Illumina appear to have acquired at least one (and possibly two) companies developing long read workflows; Moleculo, back in 2013 and more recently Longas Technologies.
While I can’t find an official report on the Longas acquisition, some have suggested that Illumina has acquired the company and their website appears to have been taken offline in late 2021. A search through LinkedIn suggests that the majority of Longas employees now work for Illumina.
The Longas approach appears to be a development of “Sequencing analysis by mutagenesis” (SAM) a technique originally proposed in 2004, and demonstrated in silico for NGS in 2012.
In principal the procedure is fairly simple. You take long input DNA fragments and apply mutations using mutagenic PCR. These mutations give each fragment a kind of “fingerprint” beyond its original sequence content. This mutational fingerprint can then be used to overlap short reads and group them by source fragment. These groups are then assembled into longer reads (~10Kb seems to be most commonly proposed).
This “mutational fingerprinting” of course has the obvious drawback of introducing error. In the 2012 paper, these were up to 10%. To mitigate this you either need to create multiple different fingerprinted molecules from the same starting template, or use overlapping long input fragments.
Both these mitigation approaches will have disadvantages over direct, single molecule, long read sequencing where every fragment read occurred once in the sample. For the bulk of applications however, this is likely a minor drawback.
The second issue is throughput. Paired read error rate reduction approaches (like Twinstrand) result in reduced throughput as you can’t easily control how many reads you obtain from each template. This should be less of an issue for the Longas approach as applied to de novo genome assembly, where in any case, very high coverage is used. I suspect you end up running your “long read” coverage at 4 or 5x. But still needing to generate effectively 30x of sequencing data.

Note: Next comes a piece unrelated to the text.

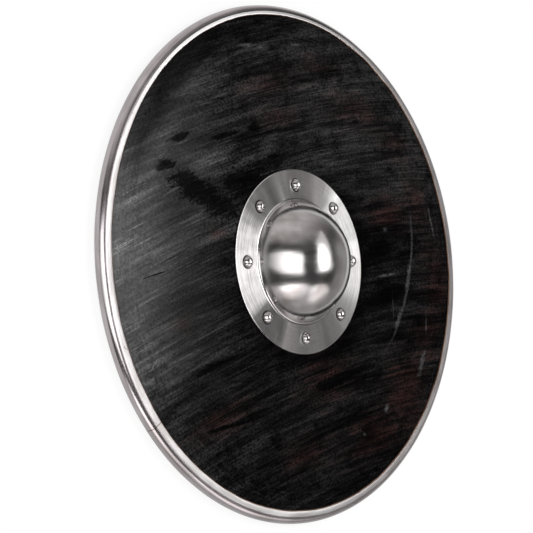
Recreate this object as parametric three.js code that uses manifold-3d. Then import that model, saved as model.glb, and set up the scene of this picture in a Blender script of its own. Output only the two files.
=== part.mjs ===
// Round wooden shield: a crowned board in a half-round steel rim, with a riveted steel boss.
// Millimetres. The shield lies on the back of its rim: +Z points out of the face, +Y towards
// the top rivet, and the origin is below the centre, on the surface that the rim lies on.

import * as THREE from "three";
import { mergeVertices } from "three/addons/utils/BufferGeometryUtils.js";
import Module from "manifold-3d";

const wasm = await Module();
wasm.setup();

// Driving dimensions
const SHIELD_RADIUS = 305;
const GAP = 0.3; // left between pieces that touch

const RIM_TUBE_RADIUS = 8.3; // outside of the half-round bead
const RIM_SHEET = 1.3;
const RIM_LIP_WIDTH = 5.7; // flat lips that grip the board, front and back

const BOARD_THICKNESS = 13.4;
const BOARD_CROWN = 3.8; // how much the middle stands above the edge
const BOARD_FLAT_RADIUS = 115; // flat seat under the boss
const BOARD_EDGE_REACH = 3.3; // how far the board goes into the bead
const BOARD_EDGE_CHAMFER = 1.9;
const HAND_HOLE_RADIUS = 65;

const BOSS_SHEET = 1.8;
const FLANGE_RADIUS = 109.4;
const DOME_BASE_RADIUS = 72.3;
const DOME_HEIGHT = 53.6; // above the flange
const DOME_FILLET = 4; // where the dome turns into the flange

const RIVET_COUNT = 8;
const RIVET_CIRCLE_RADIUS = 90.4;
const RIVET_HEAD_RADIUS = 7.3;
const RIVET_HEAD_HEIGHT = 6.2;
const RIVET_SHANK_RADIUS = 2.5;
const RIVET_TAIL_RADIUS = 4.6;
const RIVET_TAIL_HEIGHT = 1.6;

const GRIP_LENGTH = 240;
const GRIP_WIDTH = 30;
const GRIP_BACK_Z = 2.6;
const GRIP_END_THICKNESS = 10;
const GRIP_HAND_THICKNESS = 21.4;
const GRIP_HAND_LENGTH = 80; // full thickness, where the hand closes
const GRIP_SWELL_LENGTH = 116; // between the feet of the swelling
const GRIP_EDGE = 3;

const RING_SEGMENTS = 80;
const BOSS_SEGMENTS = 48;
const RIVET_SEGMENTS = 12;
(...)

In 2019 Longas stated that "About 92 percent of the reads are above Q30". This is similar to the Novaseq baseline error rate. Their approach, in generating a consensus “long reads” from short ones, likely corrects some sequencing errors, while also introducing a few during mutational PCR. What’s less clear to me is how much data will be thrown out as it has insufficient coverage. I would expect some, perhaps modest, percentage of lost/unpaired data.
It’s not entirely clear why the approach is limited to 10Kb reads. However in their 2012 paper Goldman et al. also discussed 10Kb fragment lengths, as being in part limited by sample handling. And without special handling, other long read platforms are similarly limited to a few 10Kbs.
It will be interesting to see how widely deployed the Illumina/Longas approach is. Longas mentioned that "there has been most interest from research groups looking at microbial genomes, including the microbiome and environmental isolates, and cancer genomics.". And of course having long range information available should help polish de novo genomes.
However, given the prior art going back as far as 2004. I suspect that if the approach does prove compelling, it will be possible for other companies to produce generic kits. So overall I don’t see this workflow as giving Illumina much of an edge over Singular and other new players.